In real code with aliasing bugs, the offending aliased variables may have been declared and defined in various places up long call chains, may have different names (because of Equivalence) bug may overlap in memory in some way.

This code is non-conforming, but detection of that fact can be very hard.

13 Aug 2019 2:56 #24198

Hi Mecej4,

Thanks for the explanation and the example.

Good, I'm safe from that one. I simply haven't got a clue what 'j(1:9:2)' is or does*, as I'm no enthusiast for some code constructs.

Indeed, having the same variable twice in an argument list seems to me to be an incantation to summon up Dannian Devilry. Just call me old-fashioned.

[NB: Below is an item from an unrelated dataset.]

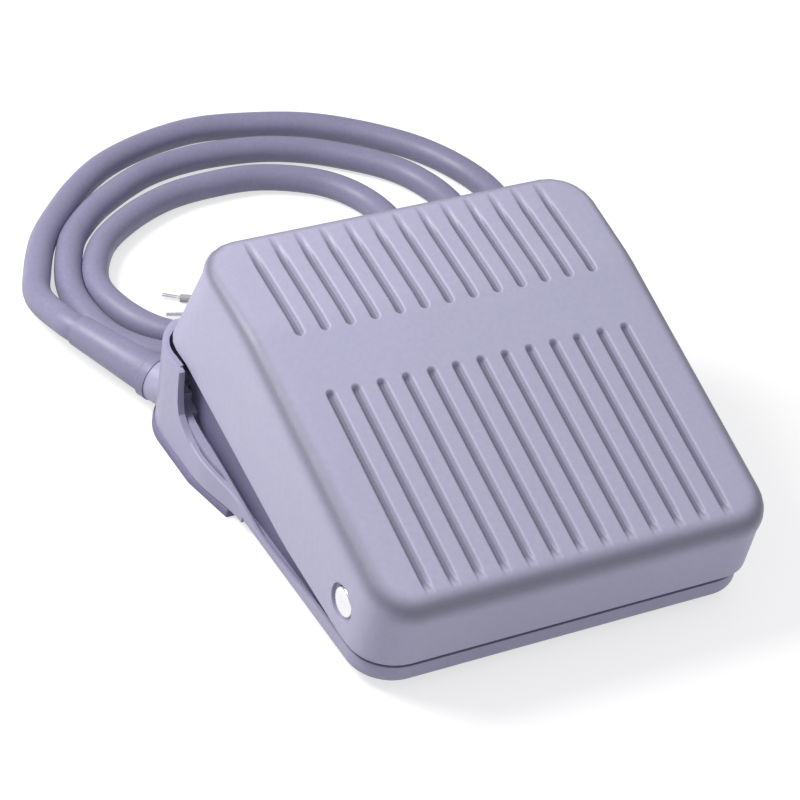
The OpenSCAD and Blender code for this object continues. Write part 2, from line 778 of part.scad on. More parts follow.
// Insulated receptacle pushed on each terminal
module terminal_sleeves() color([0.85, 0.3, 0.25])
    at_switch()
        for (y = [common_y, open_y, closed_y])
            translate([0, y, -1 - terminal_sleeve[2]]) difference() {
                translate([-terminal_sleeve[0] / 2, -terminal_sleeve[1] / 2, 0]) cube(terminal_sleeve);
                translate([-strip_w / 2, -strip_t / 2, 1 + terminal_sleeve[2] - tab_l])
                    cube([strip_w, strip_t, tab_l + over]);
            }

module lever_pin() color([0.8, 0.8, 0.82])
    at_switch()
        translate([-lever_w / 2 - 1.6, lever_pivot[0], lever_pivot[1]]) rod_x(lever_pin_r, lever_w + 3.2);

// ---------- lead ----------

// Tapered sleeve; inside the base it ends in a flange cut to the floor and the side wall
module cord_sleeve() color([0.5, 0.48, 0.62]) {
    intersection() {
        at_exit() translate([0, 0, -boss_in - flange_t]) rotate_extrude()
            translate([lead_d / 2, 0]) square([sleeve_flange_r - lead_d / 2, flange_t]);
        translate([-base_w / 2 + base_wall + flange_gap, 0, floor_h + flange_gap])
            cube([base_w, base_rear_y, collar_h]);
    }
    at_exit() rotate_extrude() difference() {
        union() {
            translate([0, -boss_in - flange_t]) square([sleeve_neck_r - flange_gap, flange_t]);
            translate([0, -boss_in]) square([sleeve_neck_r, boss_in + boss_out]);
            polygon([[0, boss_out], [sleeve_flange_r, boss_out], [sleeve_flange_r, boss_out + 2],
                     [sleeve_flange_r - 0.5, boss_out + 2.5], [lead_d / 2 + 0.4, sleeve_tip], [0, sleeve_tip]]);
        }
        translate([-over, -2 * boss_in]) square([lead_d / 2 + over, 4 * sleeve_tip]);
    }
}

module lead_inner() color([0.5, 0.48, 0.62])
    at_exit() translate([0, 0, -inner_lead_l]) cylinder(r = lead_d / 2, h = inner_lead_l + sleeve_tip);

// Strap over the lead, held by one screw
module cord_clamp() color([0.75, 0.76, 0.78])
    translate([exit_x, exit_y, exit_h]) rotate([0, 0, exit_heading - 90])
        translate([0, clamp_at + 3.5, 0]) rotate([90, 0, 0]) difference() {
            linear_extrude(7) difference() {
                union() {
                    circle(lead_d / 2 + 1.2);
                    translate([-lead_d / 2 - 1.2, -lead_d / 2]) square([1.2, lead_d / 2]);
                    translate([lead_d / 2, boss_top - exit_h]) square([clamp_reach + screw_boss_r - lead_d / 2, 1.2]);
                }
                circle(lead_d / 2);
                translate([-lead_d / 2, -lead_d]) square([lead_d, lead_d]);
                translate([0, -lead_d]) square([2 * lead_d, lead_d + boss_top - exit_h]);
            }
            translate([clamp_reach, boss_top - exit_h - over, 3.5]) rotate([-90, 0, 0])
                cylinder(r = screw_r, h = 1.2 + 2 * over);
        }

module clamp_screw() color([0.8, 0.8, 0.82])
    translate([clamp_x, clamp_y, boss_top + 1.2]) mirror([0, 0, 1]) difference() {
        pan_screw(1.2 + screw_depth - 0.5);
        driver_slot();
    }

// Place in the jacket's inner end face, at a side step and a rise from its middle
function jacket_end(side, rise, back = 0) =
    [exit_x - (inner_lead_l + back) * cos(exit_heading) + side * sin(exit_heading),
     exit_y - (inner_lead_l + back) * sin(exit_heading) - side * cos(exit_heading),
     exit_h + rise];

core_end_h = switch_h0 - terminal_sleeve[2] + 1;
function sleeve_side(y) = [switch_x - terminal_sleeve[0] / 2, switch_y + y, core_end_h];

// One core, from the jacket's end by way of some bends to its terminal
module core(side, rise, bends, y) {
    face = sleeve_side(y);
    tube(concat([jacket_end(side, rise), jacket_end(side, rise, 3)], bends,
                [face - [3, 0, 0], face]), core_d / 2);
}

module core_common() color([0.2, 0.3, 0.6])
    core(-1.1, -0.6, [[-33, 15, 6.9], [-31.5, 6, 7.1], [-28, -0.5, 7.3]], common_y);

module core_open() color([0.15, 0.15, 0.16])
    core(0, 1.25, [[-31, 16.5, 8.2], [-28.5, 10, 7.8], [-25, 6.8, 7.5]], open_y);

module core_closed() color([0.75, 0.7, 0.7])
    core(1.1, -0.6, [[-29.5, 17, 7], [-26, 15, 7.2]], closed_y);

module cord() color([0.5, 0.48, 0.62])
    tube(route, lead_d / 2);

// Bared end of the lead: three cores with tinned tips
module cord_cores() color([0.6, 0.55, 0.6]) {
    last = route[len(route) - 1];
    along = unit(last - route[len(route) - 2]);
    across_lead = [-along[1], along[0], 0];
    for (k = [-1, 0, 1]) {
        start = last + across_lead * k * core_d * 1.05 - [0, 0, abs(k) * 0.5];
        bend = start + along * core_fan / 2 + across_lead * k * 1.5 - [0, 0, 0.6];
        low = [0, 0, lead_rest_h - core_d / 2];
        end = last + along * core_free_l + across_lead * k * 6 - low;
        tip = end + unit(end - bend) * core_bare_l;
        tube([start, start + along, bend, end], core_d / 2);
        tube([end, tip], wire_r);
    }
}

// ---------- cover and what moves ----------

// Row of grooves; each starts at 0 and runs along -Y
module groove_row(l) {
    for (i = [0:groove_count - 1])
        translate([(i - (groove_count - 1) / 2) * groove_pitch, 0, -groove_depth])
            linear_extrude(groove_depth + over) {
                translate([-groove_w / 2, -l + groove_w / 2]) square([groove_w, l - groove_w]);
                translate([0, -groove_w / 2]) circle(groove_w / 2, $fn = 24);
                translate([0, -l + groove_w / 2]) circle(groove_w / 2, $fn = 24);
            }
}

// Bosses and webs inside the cover, trimmed to its form
module cover_inside() {
    web_h = crest_h;
    both_sides() {
        translate([ear_out_x + bush_flange + ear_gap, pin_y, pin_h])
            rod_x(pin_d / 2 + 3, cover_wall + boss_proud);
        translate([stop_x - stop_web_t / 2, stop_y - stop_web_l / 2, stop_face_h])
            cube([stop_web_t, stop_web_l, web_h]);
        translate([stop_x - stop_web_t / 2, stop_y, skirt_end_h])
            cube([stop_web_t, 2 * stop_web_l, web_h]);
        across_web(rest_x, rest_web_t);
    }
    translate([0, spring_y, spring_boss_h]) cylinder(r = spring_collar_r, h = web_h);
    translate([0, spring_y, spring_boss_h - spring_pin_l]) cylinder(r = spring_pin_r, h = web_h);
    translate([switch_x, press_y, adjuster_seat_h]) cylinder(r = adjuster_boss_r, h = web_h);
}

// Web at the front that rests on its buffer when the cover is up
module across_web(x, t) {
    front = rest_y - rest_r + 0.3;
    translate([x - t / 2, 0, 0]) rotate([90, 0, 90]) linear_extrude(t)
        polygon([[front, rest_face_h], [rest_y + rest_r, rest_face_h], [rest_y + rest_r, fold_h],
                 [edge_y, fold_h], [edge_y, skirt_front_h + 1], [front, skirt_front_h + 1]]);
}

module tread_cover() color([0.76, 0.76, 0.83])
    difference() {
        union() {
            difference() {
                cover_form(0);
                cover_form(cover_wall);
                below_skirt();
            }
            intersection() {
                cover_form(cover_wall / 2);
                cover_inside();
            }
        }
        on_front_tread() translate([0, (front_tread_l - front_groove_start) / cos(front_slope), 0])
            groove_row(front_groove_l);
        on_rear_tread() translate([0, (rear_tread_l - rear_groove_start) / cos(rear_slope), 0])
            groove_row(rear_groove_l);
        translate([-cover_w, pin_y, pin_h]) rod_x(pin_d / 2, 2 * cover_w);
        both_sides()
            translate([cover_w / 2 - pin_eye_depth, pin_y, pin_h]) rod_x(pin_eye_r, 4 * over);
        translate([switch_x, press_y, press_h])
            cylinder(r = adjuster_r, h = adjuster_l + 0.1);
    }

module hinge_pin() color([0.88, 0.9, 0.9])
    difference() {
        translate([-pin_end_x, pin_y, pin_h]) rod_x(pin_d / 2, 2 * pin_end_x);
        both_sides() translate([clip_x - clip_t, pin_y, pin_h]) difference() {
            rod_x(pin_d, clip_t);
            translate([-over, 0, 0]) rod_x(pin_d / 2 - 0.6, clip_t + 2 * over);
        }
    }

// Spring clips in the pin's two grooves
module pin_clips() color([0.6, 0.6, 0.62])
    both_sides()
        translate([clip_x - clip_t, pin_y, pin_h]) rotate([90, 0, 90]) linear_extrude(clip_t)
            difference() {
                circle(pin_d / 2 + 2);
                circle(pin_d / 2 - 0.6);
                translate([-pin_d / 2 + 0.6, 0]) square([pin_d - 1.2, 2 * pin_d]);
            }

module adjusting_screw() color([0.8, 0.8, 0.82])
    translate([switch_x, press_y, press_h]) {
        intersection() {
            cylinder(r = adjuster_head_r, h = adjuster_head_t);
            translate([0, 0, adjuster_dome_r]) union() {
                sphere(adjuster_dome_r);
                translate([0, 0, -adjuster_dome_r / 2]) cylinder(r = adjuster_dome_r, h = adjuster_dome_r);
            }
        }
        cylinder(r = adjuster_r, h = adjuster_l);
    }

module adjusting_nut() color([0.8, 0.8, 0.82])
    translate([switch_x, press_y, adjuster_seat_h - adjuster_nut_t]) difference() {
        cylinder(r = adjuster_nut_r, h = adjuster_nut_t, $fn = 6);
        translate([0, 0, -over]) cylinder(r = adjuster_r, h = adjuster_nut_t + 2 * over);
    }

module return_spring() color([0.7, 0.71, 0.74]) {
    steps = 12;
    r = (spring_d - spring_wire) / 2;
    rise = spring_l - spring_wire;
    path = [for (i = [0:spring_turns * steps])
        let (t = i / (spring_turns * steps))
        [r * cos(360 * i / steps), spring_y + r * sin(360 * i / steps),
         spring_seat_h + spring_wire / 2 + rise * t]];
    tube(path, spring_wire / 2, 6);
}

module switch_plunger() color([0.8, 0.25, 0.2])
    at_switch() translate([0, plunger_y, plunger_foot]) {
        cylinder(r = plunger_d / 2, h = plunger_top - plunger_foot);
        translate([0, 0, switch_h - case_wall - plunger_foot - 1.2]) cylinder(r = plunger_d / 2 + 0.8, h = 1);
    }

// Leaf with a rolled eye, rising towards its free end
module switch_lever() color([0.82, 0.83, 0.85])
    at_switch() translate([-lever_w / 2, lever_pivot[0], lever_pivot[1]]) rotate([lever_rise, 0, 0])
        difference() {
            union() {
                rod_x(lever_eye_r, lever_w);
                translate([0, 0, -lever_t / 2]) cube([lever_w, lever_l, lever_t]);
            }
            translate([-over, 0, 0]) rod_x(lever_pin_r + 0.05, lever_w + 2 * over);
        }

module contact_blade() color([0.85, 0.6, 0.35])
    at_switch() {
        translate([-blade_w / 2, blade_roll_y, blade_h]) rod_x(blade_roll_r, blade_w);
        translate([-blade_w / 2, blade_roll_y, blade_h - blade_t / 2])
            cube([blade_w, contact_y + contact_r - blade_roll_y, blade_t]);
        rivet(contact_y, blade_h - blade_t / 2 - rivet_t, 2 * rivet_t + blade_t);
    }

base_housing();
rubber_sole();
front_feet();
hinge_bushes();
stop_buffers();
rest_buffers();
switch_bracket();
bracket_screws();
switch_case();
switch_side_cover();
switch_screws();
switch_nuts();
terminal_common();
terminal_open();
terminal_closed();
terminal_sleeves();
lever_pin();
cord_sleeve();
lead_inner();
cord_clamp();
clamp_screw();
core_common();
core_open();
core_closed();
tread_cover();
hinge_pin();
pin_clips();
adjusting_screw();
adjusting_nut();
return_spring();
switch_plunger();
switch_lever();
contact_blade();
cord();
cord_cores();
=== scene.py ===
"""Looks of the industrial foot switch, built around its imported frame.

Lengths are in metres, in the frame's axes: +X right, +Y towards the raised rear end, +Z up, and the
ground at zero. Shapes are worked out with numpy as whole arrays of points.
"""

import json
import math

import bmesh
import bpy
import numpy as np
from bpy.props import FloatProperty, FloatVectorProperty, IntProperty, PointerProperty
from mathutils import Matrix, Vector


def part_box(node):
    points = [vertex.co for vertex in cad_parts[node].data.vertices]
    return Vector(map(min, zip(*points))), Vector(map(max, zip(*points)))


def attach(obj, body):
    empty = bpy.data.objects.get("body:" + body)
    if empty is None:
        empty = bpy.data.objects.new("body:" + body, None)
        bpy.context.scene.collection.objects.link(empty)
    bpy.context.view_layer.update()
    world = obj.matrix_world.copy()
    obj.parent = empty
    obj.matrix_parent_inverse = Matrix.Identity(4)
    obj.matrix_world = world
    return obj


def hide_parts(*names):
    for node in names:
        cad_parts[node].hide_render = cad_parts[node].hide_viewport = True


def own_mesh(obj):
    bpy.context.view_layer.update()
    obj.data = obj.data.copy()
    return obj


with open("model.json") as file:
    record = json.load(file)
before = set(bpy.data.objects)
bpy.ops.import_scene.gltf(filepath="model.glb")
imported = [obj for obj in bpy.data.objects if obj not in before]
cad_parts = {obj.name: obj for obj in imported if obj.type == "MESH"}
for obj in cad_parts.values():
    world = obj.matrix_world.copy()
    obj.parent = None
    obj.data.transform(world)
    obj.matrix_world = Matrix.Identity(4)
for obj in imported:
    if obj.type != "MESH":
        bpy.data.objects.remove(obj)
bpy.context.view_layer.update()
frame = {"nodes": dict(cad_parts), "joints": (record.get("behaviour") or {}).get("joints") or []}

bl_info = {
    "name": "Foot switch",
    "version": (1, 0, 0),
    "blender": (4, 5, 0),
    "location": "3D View > Sidebar > Foot switch",
    "description": "Builds the cover, base, lead and switch of a foot switch",
    "category": "Object",
}

MM = 0.001
NODES = frame["nodes"]
JOINTS = {j["name"]: j for j in frame["joints"]}
HINGE = np.array(JOINTS["cover_hinge"]["pos_m"])
BASE_LOW, BASE_HIGH = (np.array(v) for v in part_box("base_housing"))
SPRING_LOW, SPRING_HIGH = (np.array(v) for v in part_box("return_spring"))
PIN_LOW, PIN_HIGH = (np.array(v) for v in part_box("hinge_pin"))
PIN_RADIUS = (PIN_HIGH[2] - PIN_LOW[2]) / 2
TRAVEL = math.radians(JOINTS["cover_hinge"]["range_deg"][1])

# Plan of the base: half width and corner radius in front, corner radius at the rear
BASE_FRONT_HALF = 43.2 * MM
BASE_CORNER = 9 * MM
BASE_REAR_CORNER = 14 * MM

# Lead: its exit's height, where on the rear corner and which way it leaves, its sleeve's length
EXIT_HEIGHT = 7.2 * MM
EXIT_AT = math.radians(134)
EXIT_HEADING = math.radians(112)
SLEEVE_TIP = 23 * MM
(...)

Perhaps the abliity to spell and the adoption of certain restrictive rules on 'clever' constructs may be keeping some of us safe in ways we didn't realise.

But by the time I'd converted the example to Fortran that I can read and understand at a glance, the problem had gone away (and before you ask, fixed format, in capitals, removing parameters that don't do anything and constructs I never use, WRITE instead of print, a numbered FORMAT statement - and thank heavens you used implicit type so I was OK there!)

Eddie

*I worked it out for myself, after pondering briefly whether it meant 2,4,6 ... or 1,3,5... The fact that you can do certain things doesn't mean that you should, much less must.

12 Oct 2019 8:35 #24508

I have discovered why this failure was not showing up on my machine. It is a bug and I have made a note that it needs to be fixed.

12 Oct 2019 9:34 #24509

It cannot be a case of using a different SALFLIBC.DLL, so I am curious to learn about the explanation.